The Tohono-O’odham Nation, with a population of 28,000 on a landmass the size of Connecticut, has the highest incidence of diabetes per capita in the country. Over 60% of the adult population has the disease, and it is expected that 75% of the children will contract it in their lifetimes. Science has proven a direct relationship between the high instance of diabetes and the tribe’s nutritional shift away from traditional Sonoran legumes and produce that their bodies had become accustomed to.
The original CFP grant in 2001 was the initial thrust to set in motion the train to recovering their traditional agriculture heritage and diet. It began small, with four acres of cropland (Ak Chin fields) on tribal land. That expanded to 78 acres for additional crops and with access to irrigation wells, a necessity in modern-day southern Arizona where droughts are becoming more frequent and prolonged.
Those original acres of farmland have not only yielded traditional foods (from 100 pounds of tepary beans in 2001 to over 60,000 in 2006), it has set in motion a movement toward an integration of traditional foods into the modern infrastructure of stores, schools, and hospitals. And Tohono O’odham Community Action (TOCA), the organizing group behind the cultural shift that began in 1996 with a community garden, has been expanding the reach of positive community food and cultural heritage programs.
TOCA has a lively presence in Sells, AZ, the hub of Tohono O’odham Nation. It takes over an hour driving through the vast expanse of Sonoran Desert, past buttes, mountains, and the Kitt Peak National Observatory. Sells looks like what you’d imagine of an isolated town in the middle of one of the nation’s poorest native reservations. There are trailers and dusty modular houses with kids’ toys and junk cars in front. There is one grocery store, the Basha’s chain store, and its deli is one of the chain’s highest grossing delis in the state. It sells mostly fried foods – things like chicken, potato wedges, corndogs.
But now, a few doors down from Basha’s is Desert Rain Café, opened by TOCA in 2009. The clean, airy café adjoins the art and basket weaving gift shop, another part of TOCA. Desert Rain serves over 100,000 meals a year, using mostly local produce cooked in traditional ways. It has become a boon for local farmers and opened avenues for them to sell their food to schools and Head Start centers.
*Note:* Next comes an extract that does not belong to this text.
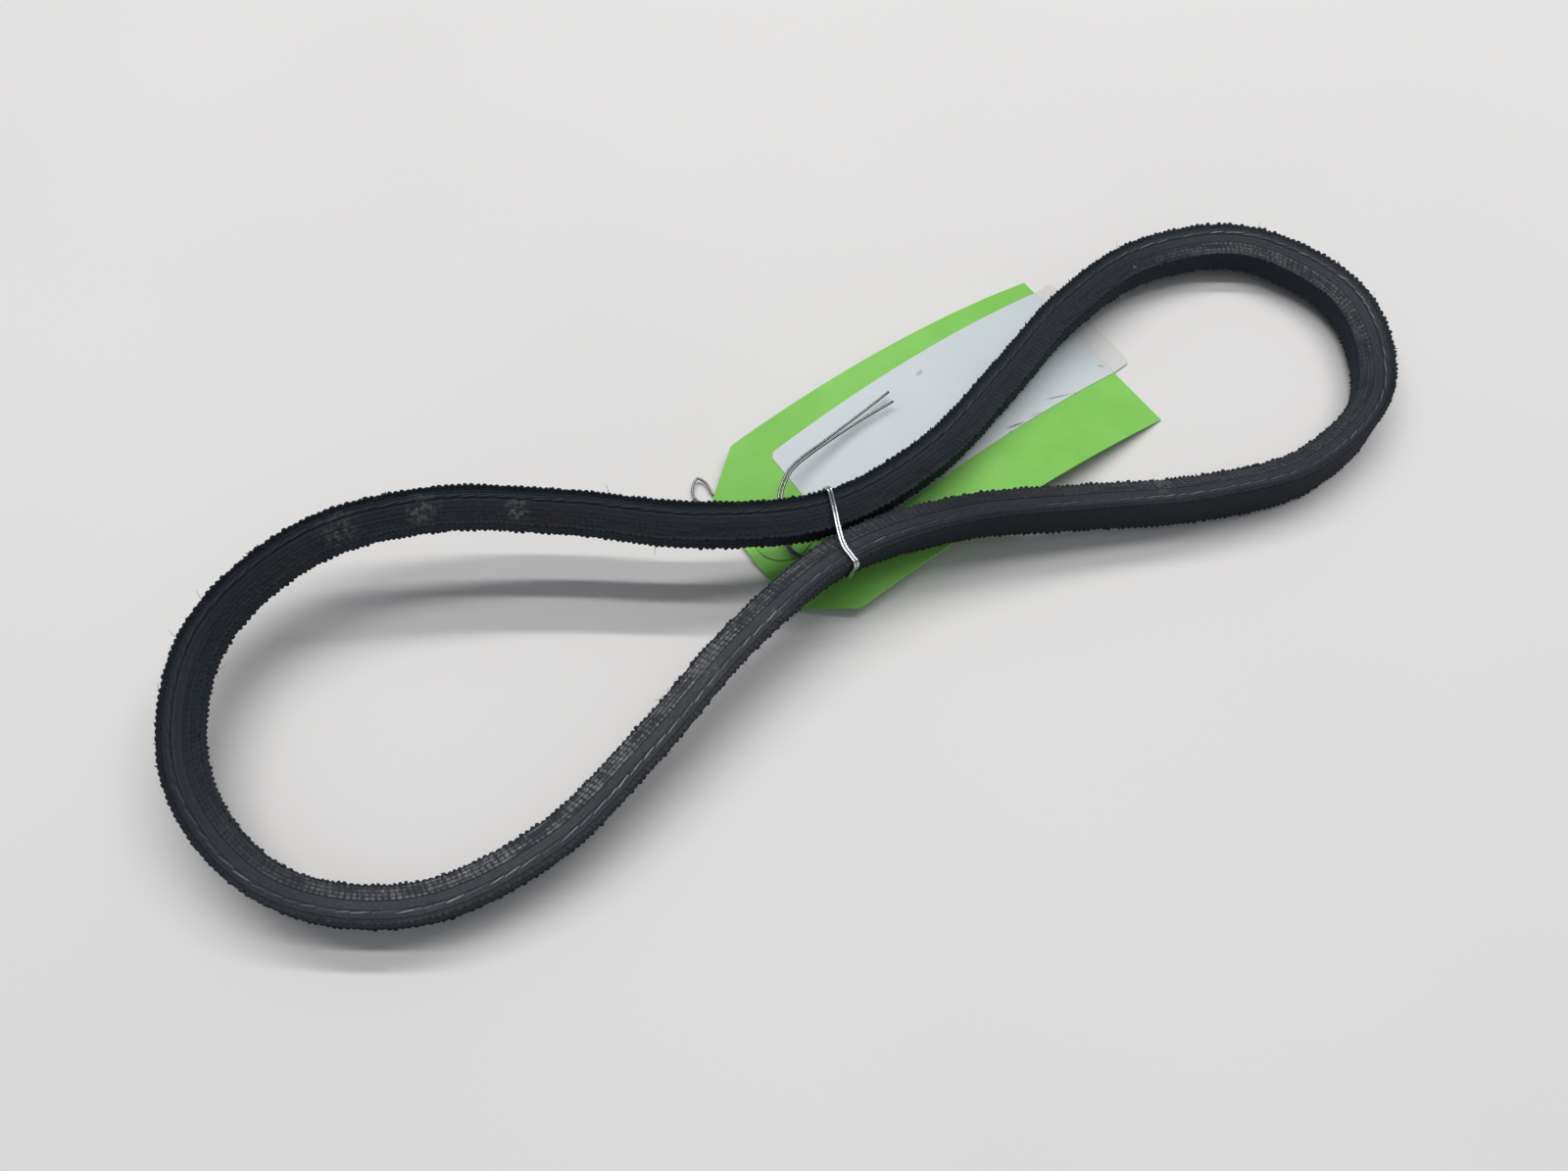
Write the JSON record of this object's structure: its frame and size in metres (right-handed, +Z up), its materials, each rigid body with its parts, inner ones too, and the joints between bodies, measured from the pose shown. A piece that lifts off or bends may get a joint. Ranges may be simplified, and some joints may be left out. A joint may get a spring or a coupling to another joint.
{
  "type": "v belt",
  "caption": "Layered raw-edge V belt, pinched into a figure of eight by a wire that also holds a bowed shipping tag with a blank label.",
  "frame": {"origin": "centre of the whole part's box, on the surface it lies on", "axes": "+X along the tied belt's long axis, towards the lobe that lies flat; +Y to the side the tag sticks out; +Z up"},
  "size_m": [0.2734, 0.0889, 0.0271],
  "materials": {
    "back_fabric": "matt",
    "belt_rubber": "matt",
    "adhesion_gum": "matt",
    "tensile_cord": "matt",
    "base_fabric": "matt",
    "wire": "bright",
    "tag_card": "matt",
    "hole_patch": "matt",
    "label": "satin"
  },
  "bodies": {
    "belt": {"back_ply_outer": "back_fabric", "back_ply_inner": "back_fabric", "overcord_rubber": "belt_rubber", "adhesion_gum_upper": "adhesion_gum", "tensile_cord": "tensile_cord", "adhesion_gum_lower": "adhesion_gum", "undercord_rubber": "belt_rubber", "base_ply_1": "base_fabric", "base_ply_2": "base_fabric", "base_ply_3": "base_fabric", "base_ply_4": "base_fabric", "tie_wire": "wire"},
    "tag": {"tag_card": "tag_card", "hole_patch_upper": "hole_patch", "hole_patch_lower": "hole_patch", "tag_label": "label"}
  },
  "joints": [
    {"name": "tag_swing", "type": "hinge", "parent": "belt", "child": "tag", "pos_m": [-0.00925, 0.00497, 0.0025], "axis": [0, 0, 1], "range_deg": [0, 20]}
  ]
}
But it’s the activity at Desert Rain, moreso even than the food, that is the most telling for the comeback of the Tohono O’odham Nation. Young people gather here, some just to eat, others to organize. Farmers come through. TOCA has spawned a handful of programs that empower youth to become leaders in the charge to take back their traditional ways in the modern world. There’s Oidag, a youth-initiated community garden and school-mentoring program. They help schools establish and care for gardens. They work with youth to create healthy slogans to combat corporate junk food marketing and promote traditional food to children.
And each year many of the TOCA programs come together at the historic San Xavier Mission and its adjacent farm, just south of Tucson where the Santa Cruz River used to flow in mighty pulses. They gather on a Saturday – children, youth leaders, AmeriCorps volunteers, parents, farmers, elders, community members – and they share their skills from cooking demos to irrigation practices to seed storage to cartoon marketing workshops.
Few things resonate himdag like the voice of Mikey Enis singing a Tohono O’odham song, a lilting chant that seems to be one voluminous, ancient, and enduring exhalation that cannot be easily forgotten.